→ EXERCISE: The lines below are to be quoted exactly, from the first through the one that contains "import * as THREE from 'three';".

— START OF ENTRIES SUPPLIED —

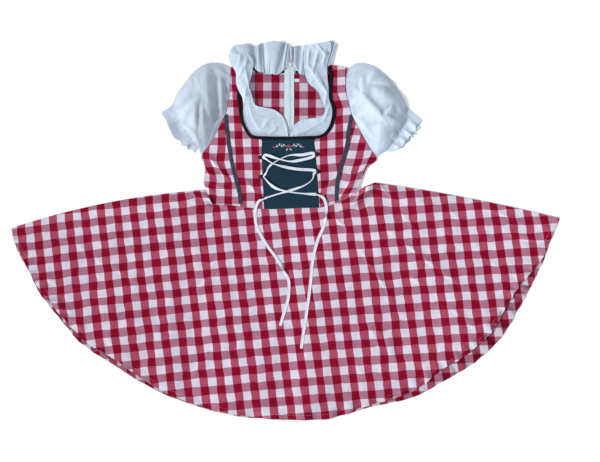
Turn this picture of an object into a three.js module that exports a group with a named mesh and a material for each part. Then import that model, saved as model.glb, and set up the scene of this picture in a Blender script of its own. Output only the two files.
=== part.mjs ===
// A dirndl dress laid flat on its back: gingham bodice and circle skirt, laced front panel,
// white puff sleeves and a gathered white neck frill. Millimetres, +Z up, the dress lies on z = 0
// with its neck towards +Y. The origin is under the middle of the laid-out dress.
import * as THREE from 'three';

// ---- driving sizes -------------------------------------------------------------------------
const CLOTH = 1.2;              // wall of every cloth panel
const TAPE = 1.0;               // wall of tapes, ribbons and the label
const SEAM = 0.3;               // gap between pieces that are sewn together
const WAIST_GAP = 1.0;          // gap along the gathered waist seam
const ARMHOLE_GAP = 1.4;        // gap between a sleeve and the armhole it is set into
const FRONT_EDGE = 1.5;         // underside of the front layer where it meets the back layer
const FRONT_CROWN = 3.0;        // how much higher the front layer lies along its middle
const BODICE_HALF = 205;        // half width of the bodice at the underarm
const ZIP_X = 11;               // centre-back line, where the zip chain runs
const ZIP_TOP = 398;
const ZIP_BOTTOM = -40;
const CHAIN_WIDTH = 2.4;
const TAPE_LEFT_WIDTH = 12.6;
const TAPE_RIGHT_WIDTH = 8;
const BINDING_WIDTH = 6;
const BINDING_HEIGHT = 3;
const BINDING_Z = 6.5;          // middle of the front neck binding
const BACK_BINDING_Z = 3.05;    // middle of the back neck binding, on the back panels
const RIBBON_WIDTH = 8;         // ribbon over each princess seam
const LACE_WIDTH = 7;
const LACE_THICK = 1.0;
const INSERT_LOW = 3.5;         // underside of the white insert inside the neckline
const INSERT_HIGH = 8.6;        // and where it is turned over the frill and the strap
const SLEEVE_EDGE = 3.2;        // height of a sleeve along its folded edges
const STEPS_PER_ROW = 2;        // stations between two rows of an outline table

// ---- tables: each row is one line across a panel, from edge a to edge b ----------------------
const table = (names, ...rows) => rows.map((row) => (
  Object.fromEntries(names.split(' ').map((name, i) => [name, row[i]]))
));

// Skirt: waist point, hem point of the back layer, and how much shorter the front layer hangs.
const SKIRT = table('ax ay bx by inset',
  [-201, 99, -670, 6, 0],
  [-187, 82, -659, -38, 0],
  [-177, 64, -626, -101, 2],
  [-155, 62, -604, -148, 5],
  [-131, 61, -550, -217, 8],
  [-104, 57, -497, -278, 12],
  [-77, 54, -423, -326, 12],
  [-50, 52, -331, -384, 8],
  [-23, 52, -221, -428, 4],
  [1, 53, -111, -455, 3],
  [26, 54, -1, -462, 2],
  [52, 55, 109, -459, 2],
  [79, 55, 206, -432, 5],
  [104, 60, 309, -409, 15],
  [126, 67, 393, -364, 26],
  [143, 76, 465, -320, 27],
  [155, 82, 521, -267, 28],
  [165, 87, 572, -187, 30],
  [174, 94, 601, -131, 20],
  [189, 105, 628, -79, 8],
  [204, 112, 648, -23, 2],
  [216, 117, 670, 30, 0]);
const SKIRT_BOW_LEFT = -15;     // the top edges of the fan curve upwards
const SKIRT_BOW_RIGHT = 6;
const SKIRT_BOW_FADE = 6;

// Largest folds of the skirt front: place across the fan, reach from waist to hem, size in mm.
const SKIRT_FOLDS = table('at from to width height',
  [0.06, -0.1, 0.5, 0.035, 4],
  [0.22, 0.3, 1.2, 0.05, 3],
  [0.41, 0.6, 1.3, 0.04, 4],
  [0.49, 0.68, 1.5, 0.035, 6],
  [0.76, 0.4, 1.2, 0.05, 4],
  [0.93, -0.2, 0.55, 0.04, 7]);

// Body outline, left: armhole from the shoulder to the underarm, then the side to the waist.
const OUTLINE_LEFT = table('x y',
  [-133, 399], [-134, 377], [-135, 353], [-137, 328], [-141, 306], [-145, 285], [-155, 265],
  [-172, 231], [-189, 204], [-205, 182], [-196, 152], [-199, 122], [-196, 104], [-188, 85]);
const OUTLINE_RIGHT = table('x y',
  [150, 396], [147, 375], [146, 353], [148, 331], [153, 311], [161, 280], [174, 255],
  [189, 228], [206, 199], [222, 174], [200, 155], [190, 136], [185, 123], [166, 89]);
const ARMHOLE_SHARE = 9 / 13;   // the armhole takes the first nine of the thirteen spans

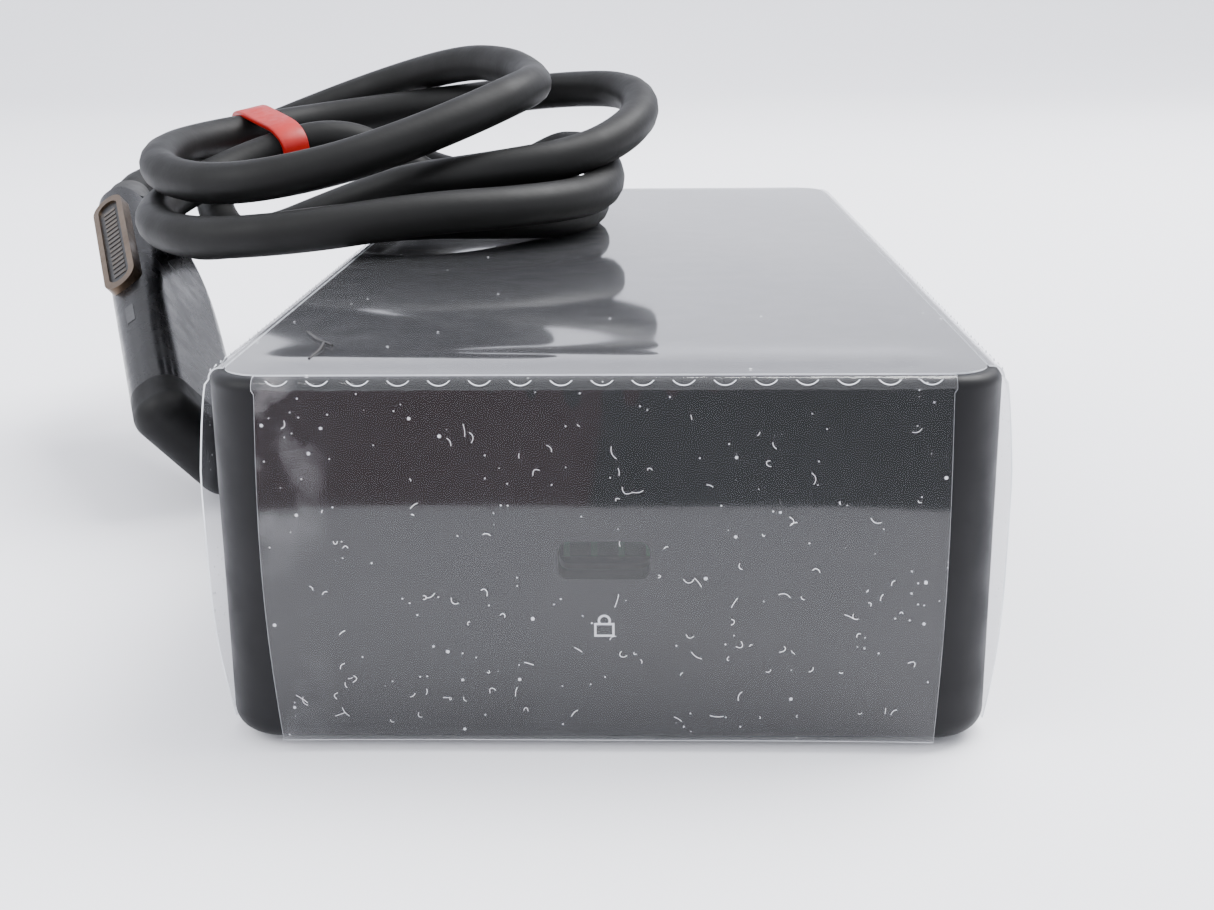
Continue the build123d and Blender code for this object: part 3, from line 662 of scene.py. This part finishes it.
def perforations():
    """The punched cuts along the four folds: each leaves a raised lip, curved like a fingernail, finished
    white as a painted highlight for its glint.
    """
    chord_place, lip_tilt, end_run, side_run = 0.60, radians(62), 25.5, 60.5
    lip_inset, lip_drop = 0.16, 0.22
    deselect()
    bpy.ops.mesh.primitive_torus_add(major_segments=28, minor_segments=6, major_radius=1.0,
                                     minor_radius=0.045)
    pattern = added("lip")
    edit(pattern, lambda: bpy.ops.mesh.bisect(plane_co=(0, -chord_place, 0), plane_no=(0, 1, 0),
                                              clear_outer=True, use_fill=True))
    pattern.data.transform(Matrix.Translation((0, chord_place, 0)))
    lips = []
    for turn, reach, half_run in ((0, half_length, end_run), (pi, half_length, end_run),
                                  (pi / 2, half_width, side_run), (-pi / 2, half_width, side_run)):
        count = int(half_run // perforation_pitch)
        for n in range(-count, count + 1):
            copy = pattern.copy()
            copy.data = pattern.data.copy()
            bpy.context.scene.collection.objects.link(copy)
            tilt = Matrix.Rotation(lip_tilt, 4, "X")
            place = Matrix.Translation((n * perforation_pitch, -(reach - lip_inset), film_top - lip_drop))
            copy.data.transform(Matrix.Rotation(turn, 4, "Z") @ place @ tilt)
            lips.append(copy)
    bpy.data.objects.remove(pattern)
    piece = joined(lips, "film_perforations")
    # The lips' white finish is a painted highlight standing for the glints along the folds.
    piece.data.materials.append(film_rim_painted_glint)
    return keep(smooth(to_metres(piece), 60), "clear_film")


def film_pieces():
    fold_half = end_flap_half + 0.2
    end = (half_length, fold_half, end_half, end_spring, film_end_finish)
    side = (half_width, side_flap_half, side_half, side_spring, film_side_finish)
    near_end = folded_strip("film_lock_end", *end, 0.0)
    far_end = folded_strip("film_cord_end", *end, pi)
    left = folded_strip("film_left_side", *side, -pi / 2)
    right = folded_strip("film_right_side", *side, pi / 2)
    cut(left, socket_windows(-1))
    cut(right, socket_windows(1))
    deselect()
    gland_window_radius = 6.8
    bpy.ops.mesh.primitive_cylinder_add(vertices=64, radius=gland_window_radius, depth=6,
                                        location=(0, half_length, port_height), rotation=(pi / 2, 0, 0))
    cut(far_end, [settle(added("gland_window"))])
    made = [film_panel(), near_end, far_end, left, right]
    for piece in made:
        keep(smooth(to_metres(piece), 40), "clear_film")
    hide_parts("protective_film")


film_pieces()
perforations()


# ---------------------------------------------------------------- padlock sign
def padlock_sign():
    """The printed sign below the security slot: a padlock's outline in light grey ink."""
    middle, width, tall, line, ink = 10.2, 1.55, 1.12, 0.17, 0.02
    shackle_radius, shackle_foot = 0.50, 0.18
    face = -half_length + film_thickness + 0.03
    deselect()
    bpy.ops.mesh.primitive_plane_add(size=1, location=(0, 0, 0))
    body = added("sign_body")
    body.data.transform(Matrix.Diagonal((width, tall, 1, 1)))
    edit(body, lambda: bpy.ops.mesh.inset(thickness=line), lambda: bpy.ops.mesh.delete(type="FACE"))
    bpy.ops.mesh.primitive_circle_add(vertices=40, radius=shackle_radius, fill_type="NGON")
    shackle = added("sign_shackle")
    edit(shackle, lambda: bpy.ops.mesh.inset(thickness=line), lambda: bpy.ops.mesh.delete(type="FACE"),
         lambda: bpy.ops.mesh.select_all(action="SELECT"),
         lambda: bpy.ops.mesh.bisect(plane_co=(0, -shackle_foot, 0), plane_no=(0, 1, 0), clear_inner=True))
    shackle.data.transform(Matrix.Translation((0, tall / 2 + shackle_foot, 0)))
    sign = joined([body, shackle], "padlock_sign")
    finish_modifier(sign, "SOLIDIFY", thickness=ink, offset=0.0)
    sign.data.transform(Matrix.Translation((0, face - ink, middle)) @ Matrix.Rotation(pi / 2, 4, "X"))
    sign.data.materials.append(solid("printed_ink", "b9b9bc", "c6c6c8", 0.5, grain=0.2, depth=0.002))
    return keep(to_metres(sign), "housing")


padlock_sign()


# ---------------------------------------------------------------- lint on the film
lint_random = Random(11)
lint_white = solid("cotton_lint", "d5d6da", "e6e7ea", 0.8, grain=0.3, depth=0.002)
hair_black = solid("dark_hair", "141110", "1c1816", 0.45, grain=0.3, depth=0.002)


def lint(count, left, right, low, high, face):
    """Short curled fibres lying on an upright face, each with its own length and curl."""
    fibres = []
    for _ in range(count):
        x, z = lint_random.uniform(left, right), lint_random.uniform(low, high)
        heading, curl = lint_random.uniform(0, tau), lint_random.uniform(-1.3, 1.3)
        step = lint_random.uniform(0.06, 0.28)
        fibre = []
        for _ in range(5):
            fibre.append((x, face, z))
            x, z = x + step * cos(heading), z + step * sin(heading)
            heading += curl * lint_random.uniform(0.3, 1.2)
        fibres.append(fibre)
    return fibres


end_face = -half_length - 0.34
fibres = lint(70, -24, 24, 2.5, 14, end_face) + lint(40, -24, 24, 14, 27, end_face)
lint_radius, hair_radius = 0.022, 0.11
keep(as_mesh(curve_piece("white_lint", fibres, lint_radius, lint_white)), "clear_film")
hair_height = film_top + 0.16
hair = [[(-25.2, -48.3, hair_height), (-24.3, -50.2, hair_height), (-23.5, -51.9, hair_height),
         (-22.0, -53.9, hair_height)],
        [(-22.9, -52.9, hair_height), (-22.5, -55.0, hair_height), (-22.8, -59.0, hair_height)]]
keep(as_mesh(curve_piece("stray_hair", hair, hair_radius, hair_black)), "clear_film")


# ---------------------------------------------------------------- finishes of the CAD nodes
for name, carried in nodes.items():
    slot = next(part["material_slot"] for part in frame["record"]["subparts"] if part["node"] == name)
    carried.data.materials.clear()
    finish = plug_contact_finish if name == "plug_contacts" else finishes.get(slot, film_end_finish)
    carried.data.materials.append(finish)
    smooth(carried, 30)


# ---------------------------------------------------------------- floor and light
def studio():
    """A wide pale sweep that curves up behind, soft lights above on the right and on the left, and dark
    cards lying in front that only mirrors see, so that the glossy end has something to mirror. Places are
    in metres."""
    deselect()
    bpy.ops.mesh.primitive_grid_add(x_subdivisions=2, y_subdivisions=60, size=2)
    sweep = added("floor")
    half_across, half_run, run_middle = 3.5, 3.2, 1.6
    bend_start, bend_radius = 0.9, 1.2
    for vertex in sweep.data.vertices:
        y = half_run * vertex.co.y + run_middle
        turned = min(max(y - bend_start, 0) / bend_radius, pi / 2)
        rise = max(y - bend_start - bend_radius * pi / 2, 0)
        vertex.co = (half_across * vertex.co.x, min(y, bend_start) + bend_radius * sin(turned),
                     bend_radius * (1 - cos(turned)) + rise)
    sweep.data.materials.append(solid("painted_board", "ececf1", "efeff3", 0.8, grain=0.6, depth=0.004,
                                      patch=300))
    smooth(sweep, 60)
    card_middle, card_depth, card_height = -0.215, 0.17, 0.0008
    for name, left, right, colour in (("card_left", -0.220, -0.004, "4c1613"),
                                      ("card_right", -0.004, 0.220, "0f1b10")):
        bpy.ops.mesh.primitive_plane_add(size=1, location=((left + right) / 2, card_middle, card_height))
        card = added(name)
        card.scale = (right - left, card_depth, 1)
        card.data.materials.append(solid("felt_" + name, colour, colour, 0.9, grain=1.0))
        card.visible_camera = card.visible_diffuse = card.visible_shadow = False
        settle(card)
    world = bpy.data.worlds.new("studio")
    bpy.context.scene.world = world
    world.use_nodes = True
    sky = world.node_tree.nodes["Background"]
    sky.inputs["Color"].default_value = linear("eceef4")
    sky.inputs["Strength"].default_value = 2.3
    target = Vector((0, 0, 0.02))
    for name, place, size, power in (("key", (0.45, 0.25, 0.85), 0.7, 24.0),
                                     ("fill", (-0.7, -0.5, 0.7), 0.8, 8.0)):
        light = bpy.data.lights.new(name, "AREA")
        light.size = size
        light.energy = power
        lamp = bpy.data.objects.new(name, light)
        bpy.context.scene.collection.objects.link(lamp)
        lamp.location = place
        lamp.rotation_euler = (target - Vector(place)).to_track_quat("-Z", "Y").to_euler()


studio()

— END OF ENTRIES SUPPLIED —

→ REPLY TO THE EXERCISE:
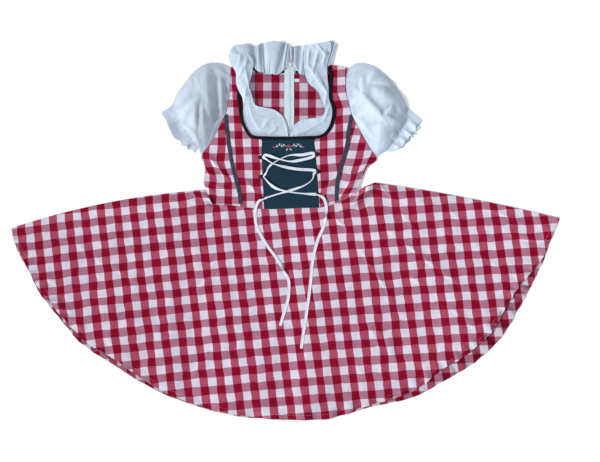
Turn this picture of an object into a three.js module that exports a group with a named mesh and a material for each part. Then import that model, saved as model.glb, and set up the scene of this picture in a Blender script of its own. Output only the two files.
=== part.mjs ===
// A dirndl dress laid flat on its back: gingham bodice and circle skirt, laced front panel,
// white puff sleeves and a gathered white neck frill. Millimetres, +Z up, the dress lies on z = 0
// with its neck towards +Y. The origin is under the middle of the laid-out dress.
import * as THREE from 'three';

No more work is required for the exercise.